One of the early casualties of the First World War was, in many respects, the community pub or, more accurately the liberal consumption of alcohol on licensed premises. Before the outbreak of war, and partly because of the rising support of the temperance movement, urging the moderate consumption of alcohol, licensing laws began to restrict the opening hours of premises. But, immediately after the outbreak of war in August 1914, Parliament passed the Defence of the Realm Act which covered a range of measures to support the Allied effort of the war. A section of the Act looked specifically at the hours in which publicans could sell alcohol, as it was strongly believed that high levels of alcohol consumption would have a negative impact on the war effort. It therefore restricted opening hours for licensed premises to lunch (12:00 to 14:00) and later to supper (18:30 to 21:30).

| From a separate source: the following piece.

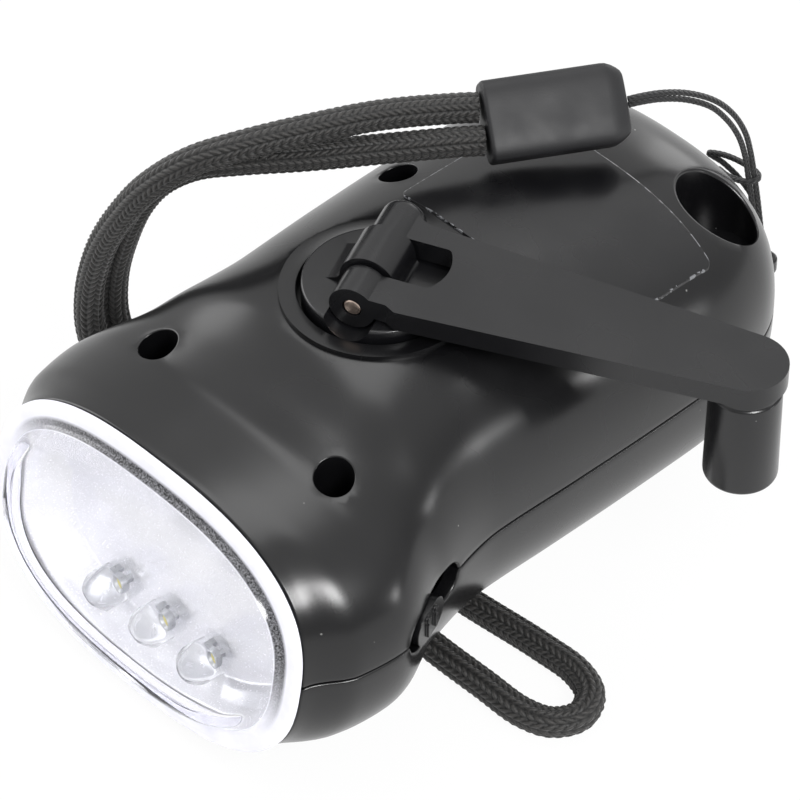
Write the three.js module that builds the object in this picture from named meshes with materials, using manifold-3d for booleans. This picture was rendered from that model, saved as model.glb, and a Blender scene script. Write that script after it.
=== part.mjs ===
// A hand crank flashlight: a waisted black housing in two halves, a leaning clear lens cover at the front
// with three lamps behind it, a folding crank on a turntable on top, a slide switch on the right side,
// the step-up gear train and generator inside, and a braided wrist cord that runs under the waist.
//
// Millimetres, +Z up, the lens towards -Y, the switch towards +X. While it is built, the crank's axis is
// X = Y = 0 and the ground is Z = 0. At the end the whole is moved so that the origin is the middle of the
// rear resting pad.

import * as THREE from 'three';
import { mergeVertices } from 'three/addons/utils/BufferGeometryUtils.js';
import Module from 'manifold-3d';

const wasm = await Module();
wasm.setup();

// Driving dimensions

const fit = { seat: 0.3, slide: 0.15, press: 0.08, overrun: 3, far: 120 };

const shell = {
  length: 89.3, // rim to tail along the parting line
  bulgeHalfWidth: 29.3,
  humpHeight: 21.3, // parting line to the crest
  partingHeight: 19,
  bellyDepth: 20, // parting line to the keel, before the pads are cut flat
  wall: 1.8,
  partingGap: 0.2,
  crankFromRim: 36.07,
  tailLength: 18,
  rimLean: 9.7, // degrees
  leanFade: 15,
};
const shellPower = 2.6;
const tailPower = 2.7;

// Half width, height above and depth below the parting line: [share of the length, share of the size]
const widthShares = [[0, 0.87], [0.067, 0.973], [0.134, 1], [0.246, 0.863], [0.37, 0.795], [0.504, 0.812],
  [0.638, 0.826], [0.761, 0.831], [0.873, 0.792], [1, 0.768]];
const heightShares = [[0, 0.742], [0.134, 0.746], [0.202, 0.826], [0.28, 0.948], [0.347, 0.986], [0.414, 1],
  [0.56, 0.986], [0.694, 0.958], [0.829, 0.911], [1, 0.868]];
const depthShares = [[0, 0.85], [0.045, 0.915], [0.1, 0.985], [0.17, 1], [1, 1]];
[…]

But, even with these changes in force, the British Government became increasingly concerned about how the high levels of alcohol consumption still threatened the productivity of the war effort and high work ethics. If anything, consumption was increasing because in many cases wages were rising, particularly for those in industries vital to war, such as shipbuilding, as overtime became the norm. A campaign to persuade people to consume less alcohol led by the Chancellor of the Exchequer, David Lloyd George, had little effect, so in October 1915 the British government announced a further series of measures they believed would reduce alcohol consumption further. A ‘No Treating Order’ laid down that any drink ordered was to be paid for by the person supplied, so to dissuade rounds of drinks or drinks on credit. The maximum penalty for defying the Government order was six months’ imprisonment.
However, the government also became increasingly concerned about the increase in alcohol consumption in specific areas of the country vital to the war effort. An enormous cordite munitions factory built to supply ammunition to British forces had been established in the town of Gretna, just over the Scottish border, 12 miles north of the English city of Carlisle, employing over 15,000 workers. Although most of the workers were well-behaved, the cases of drunkenness, anti-social behaviour, and resulting convictions quadrupled. There was also a heightened risk of hampering the war effort through increased sick absences and the threat of serious accidents as workers had to manually handle nitro-glycerine and guncotton into cordite paste, and load the matter into shell cases.